The total cost of the feasibility study was $336,000, with $25,000 allotted for district-wide enrollment projections, $142,000 for the facilities capacity report, $96,000 for the facilities condition report and an additional $25,000 for a transportation study.

Results show all of the elementary schools are consistently not at capacity and have seen a slow but steady decline in enrollment over the past five years.

Costs of personnel and staff redeployment for each school were included in the presentations, which used data reported by the school through a state-mandated transparency reporting process, according to Superintendent Tonia Thompson.

Officials said three of the elementary schools, MacArthur, Calvin Coolidge and Benjamin Franklin, are not at risk of closing because of recent upgrades, leaving Woodrow Wilson, Horace Mann, Theodore Roosevelt and Thomas Jefferson still in consideration of closing.

In June, an option to not close a school at all, but instead institute a four-year plan to rebuild Theodore Roosevelt which would cost between $45 million and $65 million, was added.

Many Binghamton City School District parents, students, teachers, staff and community members attended Tuesday night's board meeting.
Many Binghamton City School District parents, students, teachers, staff and community members attended Tuesday night's board meeting.

How Binghamton parents and community members are responding

Parents, teachers, staff and community members have repeatedly spoken out against the closure of any school.

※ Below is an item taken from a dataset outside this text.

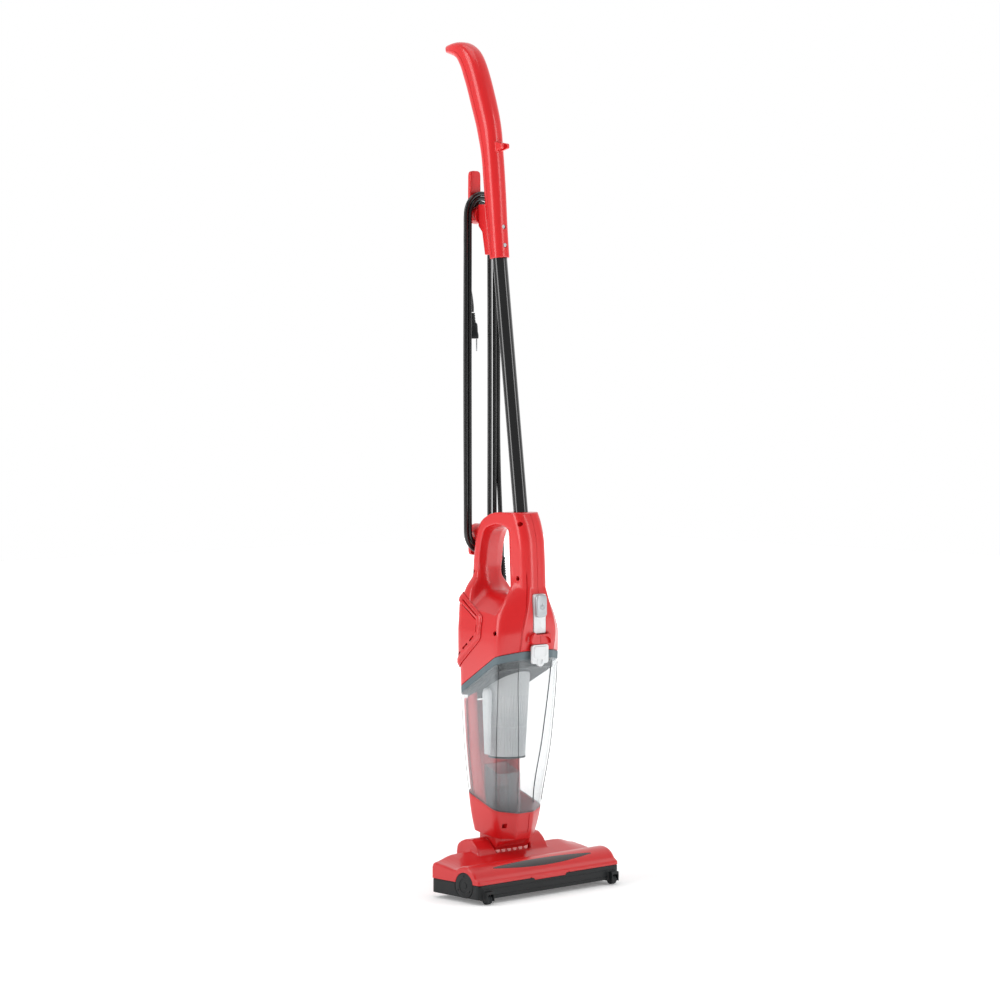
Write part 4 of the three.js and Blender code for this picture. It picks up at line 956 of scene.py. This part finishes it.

Some of their concerns have included: Lack of transparency, poor communication, rushed timeline, faulty study data, unknown impacts and limited budget savings.

Also among the concerns were a potential disruption of the strong sense of individual elementary school communities, bussing issues and the removal of Roosevelt adding to the pre-existing lack of resources on the North Side.

Many parents, students, teachers, staff and community members attended Tuesday's meeting, with most of them staying for the almost three-hour-long discussion.

Mann parent Anna Raheem said she is very happy with the decision the board made, while other parents are still concerned about what transpired.

Daniel Magleby, a parent of two Jefferson students and an associate professor of political science at Binghamton University, said he continues to be disappointed in the way the process to make a decision played out.

"But I am satisfied that we're going to do the right thing and wait to see where the district goes in the next few years before we make a drastic decision like closing a school where some of the most at-risk children in our district attend," Magleby said.